SUPPLIED INFORMATION:
┄┄┄┄┄┄┄┄┄┄
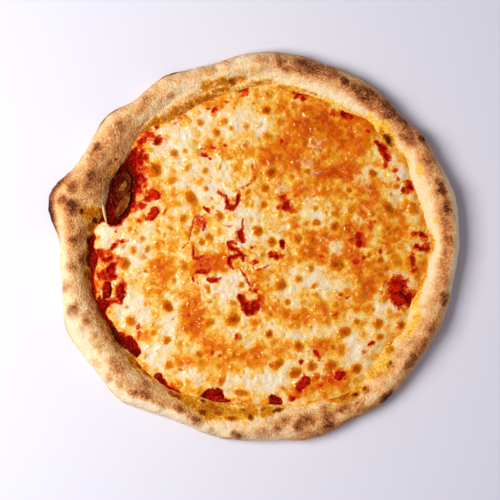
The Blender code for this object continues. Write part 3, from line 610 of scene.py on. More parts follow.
def paint_blister(maps, x, y, across, along, darkness, seed):
    """A browned bubble: a low dome whose middle is brown, whose edge is golden, in a ring of pale cheese."""
    part, out = oval_distance(x, y, across, along, 40 * math.sin(seed * 2.4), 0.2, seed)
    size = min(across, along)
    browned = darkness * (0.5 * step(1.3, 0.95, out) + 0.5 * step(1.05, 0.15, out))
    paint(maps["bake"], part, browned)
    paint(maps["golden"], part, step(1.9, 1.0, out))
    ring = 0.5 * step(1.2, 3.5, size) + 0.12
    paint(maps["pale"], part, ring * step(2.7, 1.6, out) * step(1.0, 1.5, out))
    dome = np.clip(1 - out ** 2, 0, 1) ** 0.7
    moat = np.exp(-((out - 1.35) / 0.3) ** 2)
    maps["height"][part] += (0.3 + 0.22 * size) * dome - 0.2 * moat


def scatter_small_blisters(maps, count, random):
    """Small bubbles wherever no larger one is, seeded so that they are the same each time."""
    placed = [(x, y, max(a, b)) for x, y, a, b, _ in BLISTERS]
    for seed in range(count):
        angle, share = random.uniform(0, 360), math.sqrt(random.uniform(0, 1))
        x, y = on_circle(angle, share * (float(foot_radius(angle)) - 3))
        size = 0.8 + 2.1 * random.uniform(0, 1) ** 2
        darkness = random.uniform(0.1, 0.6)
        shape = random.uniform(0.7, 1.3)
        if all(math.hypot(x - px, y - py) > 1.2 * (size + reach) + 0.4 for px, py, reach in placed):
            placed.append((x, y, size))
            paint_blister(maps, x, y, size * shape, size / shape, darkness, SMALL_BLISTERS_FROM + seed)


def paint_cheese_maps():
    """What lies where in the cheese: blisters, oil, sauce, pale and bare places, and how far it stands up."""
    names = ("bake", "golden", "pale", "fibre", "height", "oil", "red", "bare", "curd")
    maps = {name: blank() for name in names}
    for number, blister in enumerate(BLISTERS):
        paint_blister(maps, *blister, number)
    scatter_small_blisters(maps, SMALL_BLISTER_TRIES, np.random.default_rng(BLISTER_DICE))
    for number, (x, y, across, along, amount, *turn) in enumerate(OIL_ZONES):
        part, out = oval_distance(x, y, across, along, *turn, waviness=0.3, seed=OIL_ZONES_FROM + number)
        maps["oil"][part] += amount * step(1.35, 0.35, out)
    maps["oil"] = blurred(maps["oil"], 1.5)
    paint_spots(maps["red"], SAUCE_SPOTS, 0.6, SAUCE_SPOTS_FROM, 0.25)
    paint_streaks(maps["red"], maps["height"], maps["pale"])
    for width, points in RIDGES:
        paint_ridge(maps, width, points, 1)
    paint_fibres(maps, np.random.default_rng(FIBRE_DICE))
    maps["red"] *= 0.9 + 0.22 * lump_noise(1.7, 710, MAP_X, MAP_Y) + 0.16 * lump_noise(4, 711, MAP_X, MAP_Y)
    openings, lumps = ([(*spot[:4], 1, *spot[4:]) for spot in table] for table in (OPENINGS, CURDS))
    paint_spots(maps["bare"], openings, 0.4, OPENINGS_FROM, 0.6)
    paint_spots(maps["curd"], lumps, 0.35, CURDS_FROM)
    return maps


def rim_oval(angle, radius, along, across, waviness, seed):
    """As oval_distance, for an oval that lies along the rim."""
    return oval_distance(*on_circle(angle, radius), along, across, angle + 90, waviness, seed)


def paint_rim_maps():
    """What lies where on the rim: how browned, charred, oily or bubbled each place is, with painted shade in
    a few dark oil rows.
    """
    maps = {name: blank() for name in ("brown", "char_and_shade", "oil", "bubble")}
    for number, (*oval, darkness) in enumerate(RIM_SPOTS):
        part, out = rim_oval(*oval, 0.45, RIM_SPOTS_FROM + number)
        paint(maps["brown"], part, darkness * step(1.7, 0.2, out))
        paint(maps["bubble"], part, step(1.4, 0.2, out))
    for number, (*oval, amount, darkness) in enumerate(RIM_OIL):
        part, out = rim_oval(*oval, 0.35, RIM_OIL_FROM + number)
        paint(maps["oil"], part, amount * step(1.6, 0.5, out))
        paint(maps["char_and_shade"], part, darkness * step(1.3, 0.3, out))
    return maps


# ---------------------------------------------------------------- meshes
def zip_rings(a, count_a, b, count_b):
    """Triangles facing up between an inner ring of points, whose first index is a, and an outer one."""
    faces = []
    i = j = 0
    while i < count_a or j < count_b:
        here, there = a + i % count_a, b + j % count_b
        if (j + 1) * count_a <= (i + 1) * count_b:
            j += 1
            faces.append((here, there, b + j % count_b))
        else:
            i += 1
            faces.append((here, there, a + i % count_a))
    return faces


def rings_over_disc(radius_at, spacing):
    """Places spread evenly over a disc with an uneven edge, and each ring's first index and count."""
    reach = float(np.mean(radius_at(np.arange(360.0))))
    rings, places = [(0, 1)], [np.zeros((1, 2))]
    for k in range(1, round(reach / spacing) + 1):
        share = k * spacing / reach
        count = max(6, round(2 * math.pi * k))
        angle = np.arange(count) * 360 / count
        radius = min(share, 1) * radius_at(angle)
        rings.append((rings[-1][0] + rings[-1][1], count))
        places.append(np.stack(on_circle(angle, radius), 1))
    return rings, np.concatenate(places)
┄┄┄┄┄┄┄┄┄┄
PROBLEM STATEMENT:
Quote the entire listing above exactly.

SOLUTION:
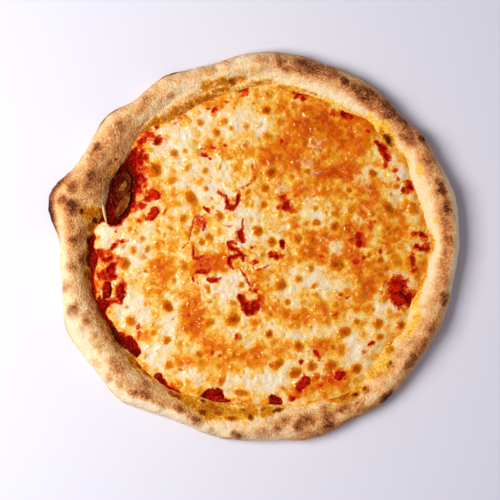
The Blender code for this object continues. Write part 3, from line 610 of scene.py on. More parts follow.
def paint_blister(maps, x, y, across, along, darkness, seed):
    """A browned bubble: a low dome whose middle is brown, whose edge is golden, in a ring of pale cheese."""
    part, out = oval_distance(x, y, across, along, 40 * math.sin(seed * 2.4), 0.2, seed)
    size = min(across, along)
    browned = darkness * (0.5 * step(1.3, 0.95, out) + 0.5 * step(1.05, 0.15, out))
    paint(maps["bake"], part, browned)
    paint(maps["golden"], part, step(1.9, 1.0, out))
    ring = 0.5 * step(1.2, 3.5, size) + 0.12
    paint(maps["pale"], part, ring * step(2.7, 1.6, out) * step(1.0, 1.5, out))
    dome = np.clip(1 - out ** 2, 0, 1) ** 0.7
    moat = np.exp(-((out - 1.35) / 0.3) ** 2)
    maps["height"][part] += (0.3 + 0.22 * size) * dome - 0.2 * moat


def scatter_small_blisters(maps, count, random):
    """Small bubbles wherever no larger one is, seeded so that they are the same each time."""
    placed = [(x, y, max(a, b)) for x, y, a, b, _ in BLISTERS]
    for seed in range(count):
        angle, share = random.uniform(0, 360), math.sqrt(random.uniform(0, 1))
        x, y = on_circle(angle, share * (float(foot_radius(angle)) - 3))
        size = 0.8 + 2.1 * random.uniform(0, 1) ** 2
        darkness = random.uniform(0.1, 0.6)
        shape = random.uniform(0.7, 1.3)
        if all(math.hypot(x - px, y - py) > 1.2 * (size + reach) + 0.4 for px, py, reach in placed):
            placed.append((x, y, size))
            paint_blister(maps, x, y, size * shape, size / shape, darkness, SMALL_BLISTERS_FROM + seed)


def paint_cheese_maps():
    """What lies where in the cheese: blisters, oil, sauce, pale and bare places, and how far it stands up."""
    names = ("bake", "golden", "pale", "fibre", "height", "oil", "red", "bare", "curd")
    maps = {name: blank() for name in names}
    for number, blister in enumerate(BLISTERS):
        paint_blister(maps, *blister, number)
    scatter_small_blisters(maps, SMALL_BLISTER_TRIES, np.random.default_rng(BLISTER_DICE))
    for number, (x, y, across, along, amount, *turn) in enumerate(OIL_ZONES):
        part, out = oval_distance(x, y, across, along, *turn, waviness=0.3, seed=OIL_ZONES_FROM + number)
        maps["oil"][part] += amount * step(1.35, 0.35, out)
    maps["oil"] = blurred(maps["oil"], 1.5)
    paint_spots(maps["red"], SAUCE_SPOTS, 0.6, SAUCE_SPOTS_FROM, 0.25)
    paint_streaks(maps["red"], maps["height"], maps["pale"])
    for width, points in RIDGES:
        paint_ridge(maps, width, points, 1)
    paint_fibres(maps, np.random.default_rng(FIBRE_DICE))
    maps["red"] *= 0.9 + 0.22 * lump_noise(1.7, 710, MAP_X, MAP_Y) + 0.16 * lump_noise(4, 711, MAP_X, MAP_Y)
    openings, lumps = ([(*spot[:4], 1, *spot[4:]) for spot in table] for table in (OPENINGS, CURDS))
    paint_spots(maps["bare"], openings, 0.4, OPENINGS_FROM, 0.6)
    paint_spots(maps["curd"], lumps, 0.35, CURDS_FROM)
    return maps


def rim_oval(angle, radius, along, across, waviness, seed):
    """As oval_distance, for an oval that lies along the rim."""
    return oval_distance(*on_circle(angle, radius), along, across, angle + 90, waviness, seed)


def paint_rim_maps():
    """What lies where on the rim: how browned, charred, oily or bubbled each place is, with painted shade in
    a few dark oil rows.
    """
    maps = {name: blank() for name in ("brown", "char_and_shade", "oil", "bubble")}
    for number, (*oval, darkness) in enumerate(RIM_SPOTS):
        part, out = rim_oval(*oval, 0.45, RIM_SPOTS_FROM + number)
        paint(maps["brown"], part, darkness * step(1.7, 0.2, out))
        paint(maps["bubble"], part, step(1.4, 0.2, out))
    for number, (*oval, amount, darkness) in enumerate(RIM_OIL):
        part, out = rim_oval(*oval, 0.35, RIM_OIL_FROM + number)
        paint(maps["oil"], part, amount * step(1.6, 0.5, out))
        paint(maps["char_and_shade"], part, darkness * step(1.3, 0.3, out))
    return maps


# ---------------------------------------------------------------- meshes
def zip_rings(a, count_a, b, count_b):
    """Triangles facing up between an inner ring of points, whose first index is a, and an outer one."""
    faces = []
    i = j = 0
    while i < count_a or j < count_b:
        here, there = a + i % count_a, b + j % count_b
        if (j + 1) * count_a <= (i + 1) * count_b:
            j += 1
            faces.append((here, there, b + j % count_b))
        else:
            i += 1
            faces.append((here, there, a + i % count_a))
    return faces


def rings_over_disc(radius_at, spacing):
    """Places spread evenly over a disc with an uneven edge, and each ring's first index and count."""
    reach = float(np.mean(radius_at(np.arange(360.0))))
    rings, places = [(0, 1)], [np.zeros((1, 2))]
    for k in range(1, round(reach / spacing) + 1):
        share = k * spacing / reach
        count = max(6, round(2 * math.pi * k))
        angle = np.arange(count) * 360 / count
        radius = min(share, 1) * radius_at(angle)
        rings.append((rings[-1][0] + rings[-1][1], count))
        places.append(np.stack(on_circle(angle, radius), 1))
    return rings, np.concatenate(places)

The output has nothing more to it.